Monday, September 5, 2016

UAE Cabinet approves final draft of federal bankruptcy law

The final draft of the federal bankruptcy law has been approved by the UAE Cabinet, Sheikh Mohammed bin Rashid, Vice President and Ruler of Dubai, said on Sunday.

The legislation aims to "promote our economy’s attractiveness for investments and to facilitate business", according to a tweet from Sheikh Mohammed.

Last week the economy minister said that the law was needed to help owners of small- and medium-sized enterprises weather a slowing economy and rising levels of bad debt.

Sultan Al Mansouri said that he expected the law to be finalised within a matter of months but that it would need to be approved by the Federal National Council before it becomes law.

The law will put a moratorium on sending people to jail for bounced cheques until a restructuring plan for business owners has been agreed with creditors, a senior government official told Over the past two years a number of small business owners in the UAE have fled the country leaving unpaid loans in their wake in fear of being jailed for defaulting on debt and other financial obligations.

For years, observers have urged the government to put in place a raft of legislation to make it easier for SMEs, the lifeblood of the economy, to thrive.

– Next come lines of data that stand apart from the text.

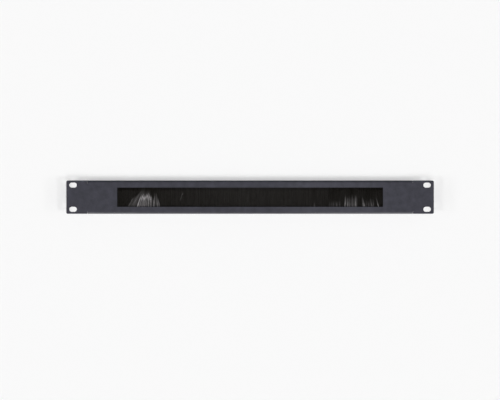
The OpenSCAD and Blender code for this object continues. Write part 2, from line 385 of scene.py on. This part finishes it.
def curtain_layer(name, depth, spread, material, seed):
    """One layer of the curtain, whose filaments are within spread of depth from the brush's middle plane."""
    count = LAYER_FILAMENTS
    x = np.linspace(brush_low.x + CURTAIN_MARGIN, brush_high.x - CURTAIN_MARGIN, count)
    x = x + draw.uniform(-0.5, 0.5, count) * (x[1] - x[0])
    y = brush_mid_y + depth + draw.uniform(-spread, spread, count)
    bunch_x = np.round(x / BUNCH + BUNCH_WANDER * drift(x, 2 * BUNCH, seed)) * BUNCH
    lean = LEAN_WIDE * drift(x, LEAN_WIDE_PITCH, seed + 1) + LEAN_NEAR * drift(x, LEAN_NEAR_PITCH, seed + 2)
    lean = lean + draw.normal(0, LEAN_EACH, count) + (bunch_x - x) * BUNCH_PULL
    out = OUT_WIDE * drift(x, OUT_WIDE_PITCH, seed + 3) + draw.normal(0, OUT_EACH, count)
    length = (ROOT_Z - TIP_Z) * (1 - np.abs(draw.normal(0, SHORTER_EACH, count)) - SHORTER_ALL)
    share = np.linspace(0, 1, CURTAIN_RINGS)[None]
    points = np.empty((count, CURTAIN_RINGS, 3))
    points[..., 0] = x[:, None] + lean[:, None] * share ** LEAN_POWER
    points[..., 1] = y[:, None] + out[:, None] * share ** OUT_POWER
    points[..., 2] = ROOT_Z - length[:, None] * share
    points[..., 0] = points[..., 0].clip(brush_low.x + FILAMENT_R, brush_high.x - FILAMENT_R)
    points[..., 1] = points[..., 1].clip(brush_low.y + FILAMENT_R, brush_high.y - FILAMENT_R)
    # A painted sheen towards the middle, a random grey in each filament, and painted light at the top.
    sheen = np.clip((SHEEN_HALF - np.abs(x)) / SHEEN_FADE, 0, 1)
    wear_and_highlight = MIDDLE_SHEEN * sheen + np.abs(draw.normal(0, GREYED_EACH, count))
    lit_top = np.interp(share, [0, LIT_TOP_SHARE], [LIT_TOP, 1])
    return filament_piece(name, points, wear_and_highlight[:, None] * lit_top, FILAMENT_R, material)


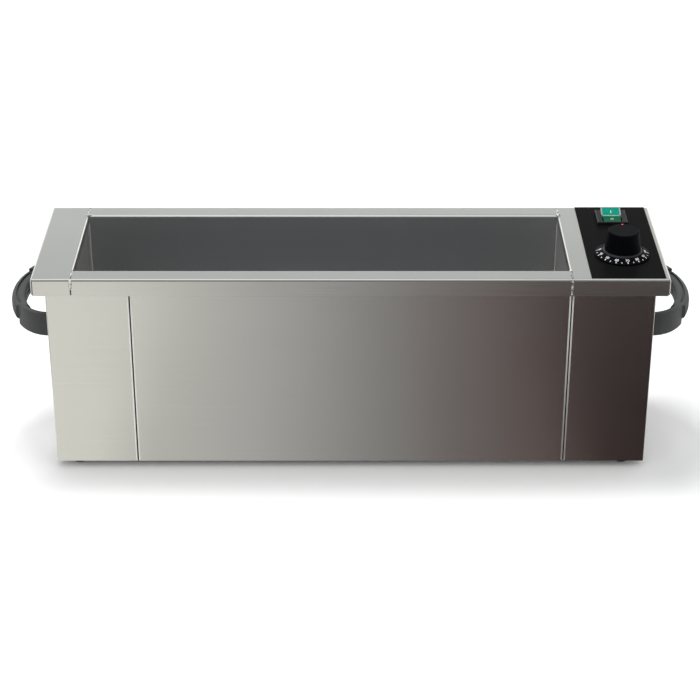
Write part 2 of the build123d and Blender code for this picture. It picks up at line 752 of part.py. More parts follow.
blade_low = switch_bottom - 8
wire_radius = 1.4
wire_bend = 8.0
pin_tip = element_end + pin_length
wire_routes = {
    "switch_supply_wire": [
        (312, -54, block_top),
        (312, -54, 150),
        (318, 30, 180),
        (switch_x, switch_y - 12, 205),
        (switch_x, switch_y - 12, blade_low),
    ],
    "thermostat_wire": [
        (326, -46, block_top),
        (326, -46, 150),
        (336, -48, 215),
        (336, -48, thermostat_low),
    ],
    "front_element_wire": [
        (358, -48, thermostat_low),
        (358, -48, 150),
        (345, -element_rows[1], element_z),
        (pin_tip, -element_rows[1], element_z),
    ],
    "rear_element_wire": [
        (reset_x + 6, reset_y + 4, limiter_top),
        (reset_x + 6, reset_y + 4, 78),
        (reset_x + 2, element_rows[1], element_z),
        (pin_tip, element_rows[1], element_z),
    ],
    "switch_return_wire": [
        (349, -54, block_top),
        (349, -54, 55),
        (370, 0, 95),
        (370, 60, 170),
        (switch_x, switch_y + 12, 205),
        (switch_x, switch_y + 12, blade_low),
    ],
}
for label, route in wire_routes.items():
    with BuildPart() as wiring:
        wire(route, wire_radius, wire_bend)
    finish(wiring, label)

gland_bore = 4.0
with BuildPart() as cable_gland:
    hexagon((gland_x, body_y, gland_z), (0, 1, 0), 20.0, 5.0, gland_bore)
    rod((gland_x, body_y + 5, gland_z), (0, 1, 0), 8.5, 7)
    fillet(edges().group_by(Axis.Y)[-1], 2.5)
    rod((gland_x, body_y, gland_z), (0, -1, 0), gland_thread_radius, 12)
    rod((gland_x, body_y - 12, gland_z), (0, 1, 0), gland_bore, 30, mode=Mode.SUBTRACT)
finish(cable_gland, "cable_gland")

with BuildPart() as gland_nut:
    hexagon((gland_x, body_y - sheet, gland_z), (0, -1, 0), 22.0, 4.0, gland_thread_radius)
finish(gland_nut, "gland_nut")
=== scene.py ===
import json
import math
import bpy
from mathutils import Matrix, Vector

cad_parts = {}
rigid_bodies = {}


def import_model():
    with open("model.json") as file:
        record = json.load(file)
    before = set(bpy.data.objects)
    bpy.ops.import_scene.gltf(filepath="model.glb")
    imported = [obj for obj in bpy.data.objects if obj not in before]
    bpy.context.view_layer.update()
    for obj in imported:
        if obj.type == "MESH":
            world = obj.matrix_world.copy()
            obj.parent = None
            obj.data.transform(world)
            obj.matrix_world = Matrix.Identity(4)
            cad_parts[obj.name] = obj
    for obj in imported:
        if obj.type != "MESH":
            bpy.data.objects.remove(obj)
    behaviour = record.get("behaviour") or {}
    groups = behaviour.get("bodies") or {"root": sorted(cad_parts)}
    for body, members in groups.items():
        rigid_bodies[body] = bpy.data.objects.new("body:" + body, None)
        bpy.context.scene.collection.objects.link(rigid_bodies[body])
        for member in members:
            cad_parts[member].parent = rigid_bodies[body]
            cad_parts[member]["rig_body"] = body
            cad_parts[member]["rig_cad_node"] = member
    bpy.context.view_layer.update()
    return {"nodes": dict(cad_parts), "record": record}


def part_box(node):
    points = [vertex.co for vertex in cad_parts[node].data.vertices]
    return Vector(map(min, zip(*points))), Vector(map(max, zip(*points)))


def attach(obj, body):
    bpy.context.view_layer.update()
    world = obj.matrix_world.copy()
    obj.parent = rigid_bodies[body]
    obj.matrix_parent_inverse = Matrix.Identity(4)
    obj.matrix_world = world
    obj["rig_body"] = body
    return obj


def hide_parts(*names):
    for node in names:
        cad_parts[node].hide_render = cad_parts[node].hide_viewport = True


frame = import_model()
nodes = frame["nodes"]
mm = 0.001
print("frame loaded:", len(nodes), "nodes")


# angles in degrees, the merge distance in metres
dressing = {
    "smoothAngle": 30,
    "bevelAngle": 50,
    "bevelSegments": 2,
    "mergeDistance": 0.000004,
    "flatWeight": 100,
}


# small helpers
def deselectAll():
    if bpy.context.object and bpy.context.object.mode != "OBJECT":
        bpy.ops.object.mode_set(mode="OBJECT")
    bpy.ops.object.select_all(action="DESELECT")


def onlyActive(piece):
    deselectAll()
    piece.select_set(True)
    bpy.context.view_layer.objects.active = piece


def applyPlace(piece):
    onlyActive(piece)
    bpy.ops.object.transform_apply(location=True, rotation=True, scale=True)


def applyModifiers(piece):
    onlyActive(piece)
    for modifier in list(piece.modifiers):
        bpy.ops.object.modifier_apply(modifier=modifier.name)


def finished(piece, name, body, material, smoothAngle=dressing["smoothAngle"]):
    # names the piece, gives it its finish and hangs it on its CAD body
    piece.name = name
    piece.data.name = name
    piece.data.materials.clear()
    piece.data.materials.append(material)
    applyPlace(piece)
    bpy.ops.object.shade_smooth_by_angle(angle=math.radians(smoothAngle))
    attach(piece, body)
    return piece


def joined(pieces):
    deselectAll()
    for piece in pieces:
        piece.select_set(True)
    bpy.context.view_layer.objects.active = pieces[0]
    if len(pieces) > 1:
        bpy.ops.object.join()
    return bpy.context.object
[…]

Earlier this year, consultancy firm KPMG recommended in a report on small businesses that the most urgent of those changes is the implementation of a comprehensive bankruptcy law to make it easier for SMEs to cope with insolvency in ways other than fleeing the country.

Abdul Aziz Al Ghurair, the chief executive of Mashreq and head of the UAE Banks Federation, said in November that some small business owners had skipped town, leaving about Dh5 billion of unsettled loans.

In May, however, Mr Al Ghurair said the potential fallout from rising levels of SME bad debt had been contained as banks work with business owners to restructure debt.